FİKRİYAT
Bu Derdin Yerlisi Değilim!
Ahmet Hamdi Tanpınar’ın eski İstanbul’u özleyen satırlarını okuyunca, ‘İnsan niçin sürekli geçmişi özler?’ sorusu zihnimde neşet etti. Acaba dedim, nereden geliyor bu sürekli geçmişi özlemek duygusu?
Geçmişi özlemeye, daha doğrusu geçmişi özleme hastalığına, ‘nostalji’ demiş tıp doktoru Hoffer, İsveçli askerlerin gurbette evlerini ve memleketlerini özledikleri için çeşitli hastalıklarla muzdarip olduklarına şahit olunca. Nostalji, kelime manası olarak, eve dönüş sancısı demekmiş. İnsanın evinden ve memleketinden uzak kaldığı vakitlerde, eve ve memlekete dair herhangi bir ‘şey’ görmesi durumunda tebessüm ile göz yaşını aynı anda yaşaması da bundan kaynaklanıyor. İnsan, evini özlüyor. Şükrü Erbaş, ‘Evlere dönelim, sırtımızın kamburu evlere…’ 1 derken, İsmet Özel, ‘Eve dön! Şarkıya dön! Kalbine dön!’ 2 diye haykırırken, Kemal Sayar da
Ah kalbin moğolları ! size verecek ne kaldı
Bir kitap olup yandı da o
Külünden zehir kaldı
Bir hayal olup uçtu da
Gökte melekler bağırdı
''eve dön,eve dön!'' 3 diyor bizlere, Eric From ve Nietzische’ye rağmen.
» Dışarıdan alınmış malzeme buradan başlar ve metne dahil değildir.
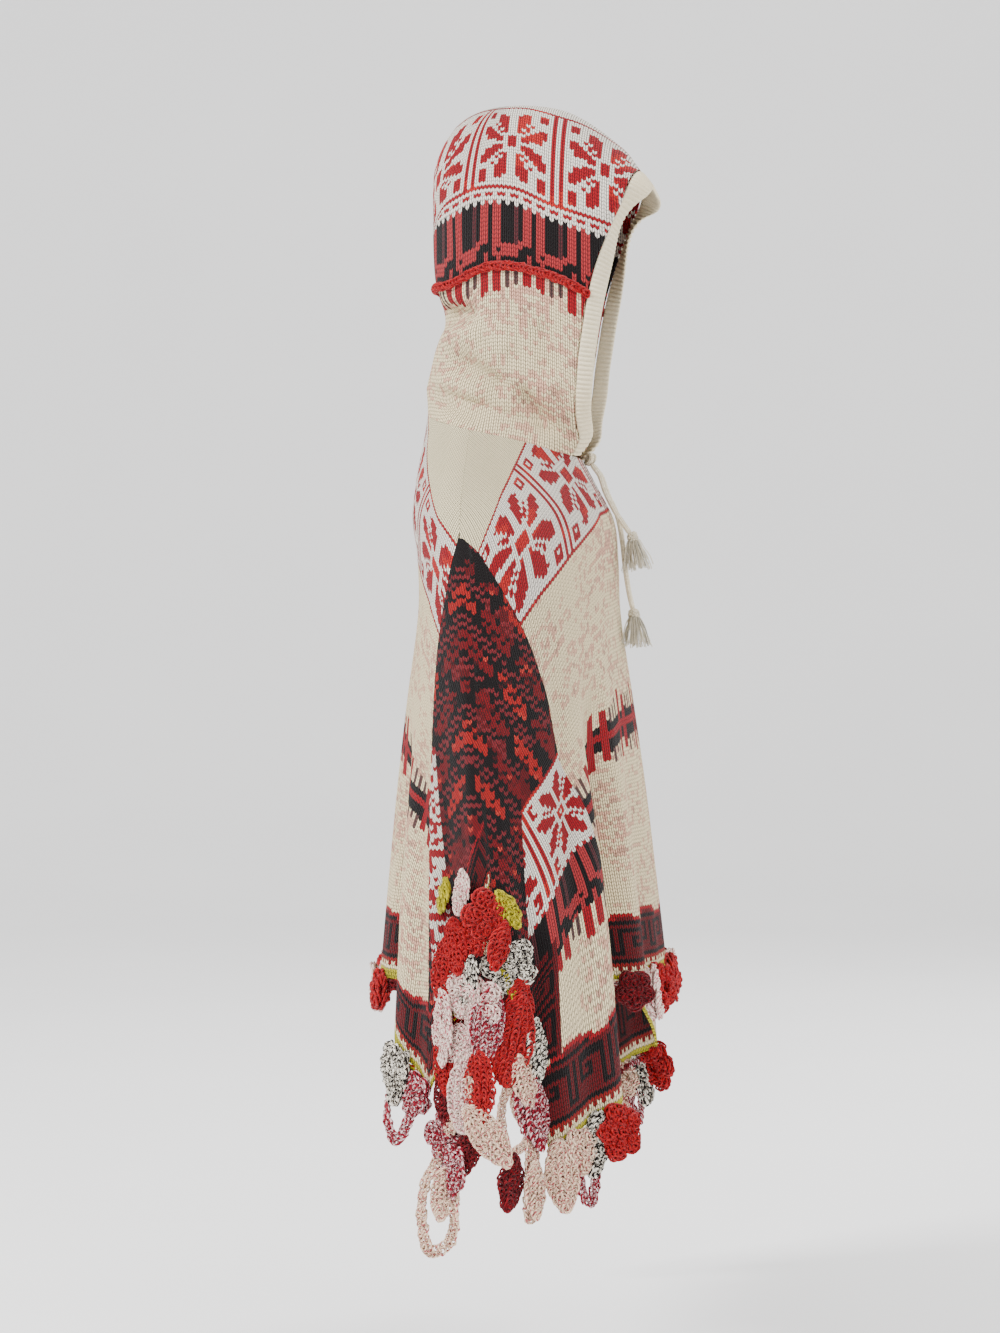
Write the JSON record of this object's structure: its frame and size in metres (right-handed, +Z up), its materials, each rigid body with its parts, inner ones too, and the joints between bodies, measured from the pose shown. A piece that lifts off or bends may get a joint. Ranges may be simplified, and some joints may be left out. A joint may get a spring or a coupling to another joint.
{
  "type": "hooded knit poncho with crocheted garland hem",
  "caption": "Hooded knit poncho in its worn shape, with ribbed face band, drawstring with tassels, side slits and a hem garland of crocheted flowers, leaves and chains.",
  "frame": {"origin": "middle of the neck base, where the wearer's neck and shoulders hold the poncho", "axes": "+X is the wearer's front, +Y the wearer's left, +Z up along the body"},
  "size_m": [0.3137, 0.6008, 1.1479],
  "materials": {
    "cream_knit": "plain and jacquard wool knit, cream ground",
    "cream_rib": "ribbed wool knit",
    "dark_knit": "jacquard wool knit, near-black and red",
    "red_yarn": "crocheted red wool chain",
    "cream_cord": "tubular knit cord with yarn tassels",
    "garland_yarn": "crocheted red, pink and marl yarns"
  },
  "bodies": {
    "root": {"back_panel": "cream_knit", "drawstring_knot": "cream_cord", "drawstring_left": "cream_cord", "drawstring_right": "cream_cord", "front_panel": "cream_knit", "garland_back_flap_left": "garland_yarn", "garland_back_flap_right": "garland_yarn", "garland_back_hem": "garland_yarn", "garland_front_flap_left": "garland_yarn", "garland_front_flap_right": "garland_yarn", "garland_front_hem": "garland_yarn", "garland_slit_left": "garland_yarn", "garland_slit_right": "garland_yarn", "hood_band": "cream_rib", "hood_chain": "red_yarn", "hood_left": "cream_knit", "hood_right": "cream_knit", "side_panel_left": "dark_knit", "side_panel_right": "dark_knit", "tassel_left": "cream_cord", "tassel_right": "cream_cord"}
  },
  "joints": []
}
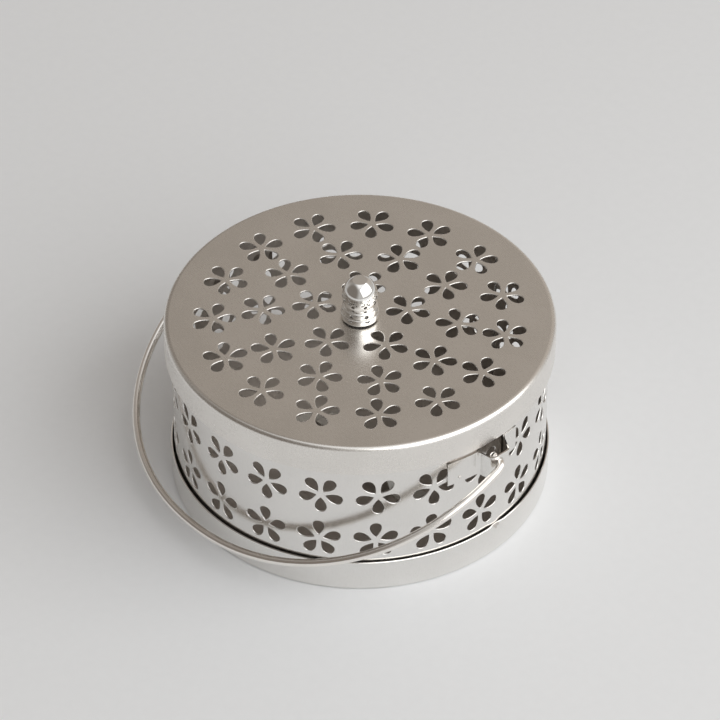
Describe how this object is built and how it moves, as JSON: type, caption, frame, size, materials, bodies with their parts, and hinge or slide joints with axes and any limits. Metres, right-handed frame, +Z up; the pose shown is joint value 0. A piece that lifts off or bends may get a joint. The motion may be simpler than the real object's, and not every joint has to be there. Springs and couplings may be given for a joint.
{
  "type": "mosquito coil holder",
  "caption": "Round perforated sheet-steel mosquito coil holder: a flower-pierced case on a shallow dish, with a lift-off pierced lid, a turned knob and a swinging wire bail.",
  "frame": {"origin": "centre of the flat underside of the dish", "axes": "+Z up; X is the line that the bail pivots on; at rest the bail lies towards -Y"},
  "size_m": [0.1564, 0.148, 0.0854],
  "materials": {
    "satin_steel": "satin nickel-toned sheet steel, soft reflections, bright cut edges",
    "lid_steel": "satin nickel-toned sheet steel with a very fine even grain",
    "steel_wire": "smooth drawn wire, semi-bright",
    "polished_knob": "turned and polished, mirror-like",
    "plated_steel": "plain plated steel",
    "washer": "dark matt washer"
  },
  "bodies": {
    "dish": {"base_dish": "satin_steel", "coil_stand": "plated_steel"},
    "cover": {"body_wall": "satin_steel", "ear_right": "satin_steel", "ear_left": "satin_steel"},
    "lid": {"lid_cap": "lid_steel", "lid_knob": "polished_knob", "knob_washer": "washer", "knob_screw": "plated_steel"},
    "bail": {"bail_wire": "steel_wire"}
  },
  "joints": [
    {"name": "cover_lift", "type": "slide", "parent": "dish", "child": "cover", "axis": [0, 0, 1], "range_m": [0, 0.03]},
    {"name": "lid_lift", "type": "slide", "parent": "cover", "child": "lid", "axis": [0, 0, 1], "range_m": [0, 0.02]},
    {"name": "bail_swing", "type": "hinge", "parent": "cover", "child": "bail", "pos_m": [0, 0, 0.0498], "axis": [-1, 0, 0], "range_deg": [-6, 238]}
  ]
}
19. yüzyıla geldiğimizde, nostalji kelimesi artık acılardan arındırılmış anılar için kullanılmaya başlanmış. Geçmişi acılardan arındırarak yâd etmenin, modern zamanlar ile beraber başlamasının bir tesadüf olmadığına inanıyorum. İnsanı ve insan kalbini mekanik bir aygıt haline getiren düşüncelere karşı, insan bir çıkış yolu arıyor. Kalpten buğz etmenin alternatifi olarak da geçmişe özlem duyuyor. Bunu, modernite sonrası her dönemin insanı yapıyor çünkü modernite; yani beton, yani lastik tekerlek, yani insan canının küresel kurşun piyasasına göre paha biçilmesi, önüne birçok şeyi katarak ilerleyen bir tsunami gibi yol alıyor.
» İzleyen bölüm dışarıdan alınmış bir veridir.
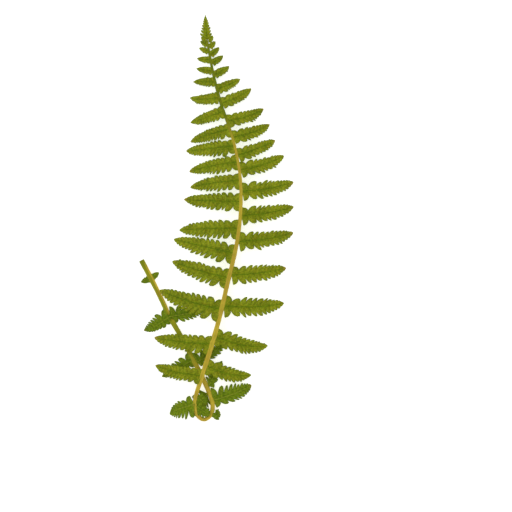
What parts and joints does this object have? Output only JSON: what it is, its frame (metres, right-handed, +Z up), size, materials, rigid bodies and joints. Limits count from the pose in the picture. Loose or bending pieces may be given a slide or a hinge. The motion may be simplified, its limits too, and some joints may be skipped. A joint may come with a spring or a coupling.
{
  "type": "fern frond",
  "caption": "Cut fern frond lying flat: a stem folded back on itself in a narrow loop, with lobed leaflets in two rows that shorten to a toothed tip.",
  "frame": {"origin": "the middle of the frond's bounding box, on the surface that it lies on", "axes": "+Y from the looped foot to the tip, the longest extent; +X to the right as seen from above; +Z up, the shortest extent"},
  "size_m": [0.168, 0.442, 0.0148],
  "materials": {
    "stem_bark": "satin, tan-orange ridged stalk that turns green towards the tip",
    "leaf_upper": "matt olive-green leaf, upper side, with darker midribs",
    "leaf_underside": "matt brighter green leaf, underside, with pale raised veins"
  },
  "bodies": {
    "root": {"apex": "leaf_upper", "loop_pinna_cross": "leaf_underside", "loop_pinna_inner": "leaf_underside", "loop_pinna_left": "leaf_underside", "loop_pinna_over": "leaf_underside", "loop_pinna_right": "leaf_underside", "loop_pinna_spike_1": "leaf_underside", "loop_pinna_spike_2": "leaf_underside", "pinna_01_left": "leaf_upper", "pinna_01_right": "leaf_upper", "pinna_02_left": "leaf_upper", "pinna_02_right": "leaf_upper", "pinna_03_left": "leaf_upper", "pinna_03_right": "leaf_upper", "pinna_04_left": "leaf_upper", "pinna_04_right": "leaf_upper", "pinna_05_left": "leaf_upper", "pinna_05_right": "leaf_upper", "pinna_06_left": "leaf_upper", "pinna_06_right": "leaf_upper", "pinna_07_left": "leaf_upper", "pinna_07_right": "leaf_upper", "pinna_08_left": "leaf_upper", "pinna_08_right": "leaf_upper", "pinna_09_left": "leaf_upper", "pinna_09_right": "leaf_upper", "pinna_10_left": "leaf_upper", "pinna_10_right": "leaf_upper", "pinna_11_left": "leaf_upper", "pinna_11_right": "leaf_upper", "pinna_12_left": "leaf_upper", "pinna_12_right": "leaf_upper", "pinna_13_left": "leaf_upper", "pinna_13_right": "leaf_upper", "pinna_14_left": "leaf_upper", "pinna_14_right": "leaf_upper", "pinna_15_left": "leaf_upper", "pinna_15_right": "leaf_upper", "pinna_16_left": "leaf_upper", "pinna_16_right": "leaf_upper", "pinna_17_left": "leaf_upper", "pinna_17_right": "leaf_upper", "pinna_18_left": "leaf_upper", "pinna_18_right": "leaf_upper", "pinna_19_left": "leaf_upper", "stem": "stem_bark", "stipe_pinna_1_left": "leaf_underside", "stipe_pinna_1_right": "leaf_underside", "stipe_pinna_2_left": "leaf_underside", "stipe_pinna_2_right": "leaf_underside", "stipe_pinna_3_left": "leaf_underside", "stipe_pinna_3_right": "leaf_underside", "stipe_pinna_4_right": "leaf_underside"}
  },
  "joints": []
}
Günümüzde de her ne kadar ciddi bir kesim tarafından çekip/çekilip sosyal medyada paylaşılmak üzere kullanılsa da, yani nostalji moda haline getirilse de bu geçmişe özlem duygusu devam ediyor.
Aklıma takılan soruya cevap olarak, geçmişi özlemeye dair ciddi bir psikolojik altyapıya ulaşamadım. Ancak, ‘eve dönüş sancısı’, bizâtihî, üzerinde durulması gereken bir konu. Yaklaşık 1,5 yıl kadar önce, ‘Kirada Sürünüyoruz, Eve Dönelim’ adlı bir yazımızda da dünyadaki gelip geçiciliğimiz meselesi üzerinde durmuştum. Yeniden görüyorum ki, insanın, bir oyalanmadan ibaret olan bu dünyada, uzak akrabanın evinde, gece yarısı çok susadığı halde ev halkını rahatsız etmemek için için susuz kalan çocuğun bu rahatsızlığı ile yaşaması lazım. Yahudiler, kendi toprakları dışındaki topraklarda, her ne kadar paraya sahip olsalar da asla gayrimenkul satın almaz, kirada otururlarmış. Öyle düşünüyorum ki Yahudilerin ve İsveçli askerlerin bu davranışlarından çıkartabileceğimiz ciddi bir hayat dersi var. Zira, bu ev bizim ve bu dünya bizim değil. Bu eğreti oturuş, bu sürekli mağlubiyet, bu hüzünlü duruş ve bu uzaklara dalış da bundan.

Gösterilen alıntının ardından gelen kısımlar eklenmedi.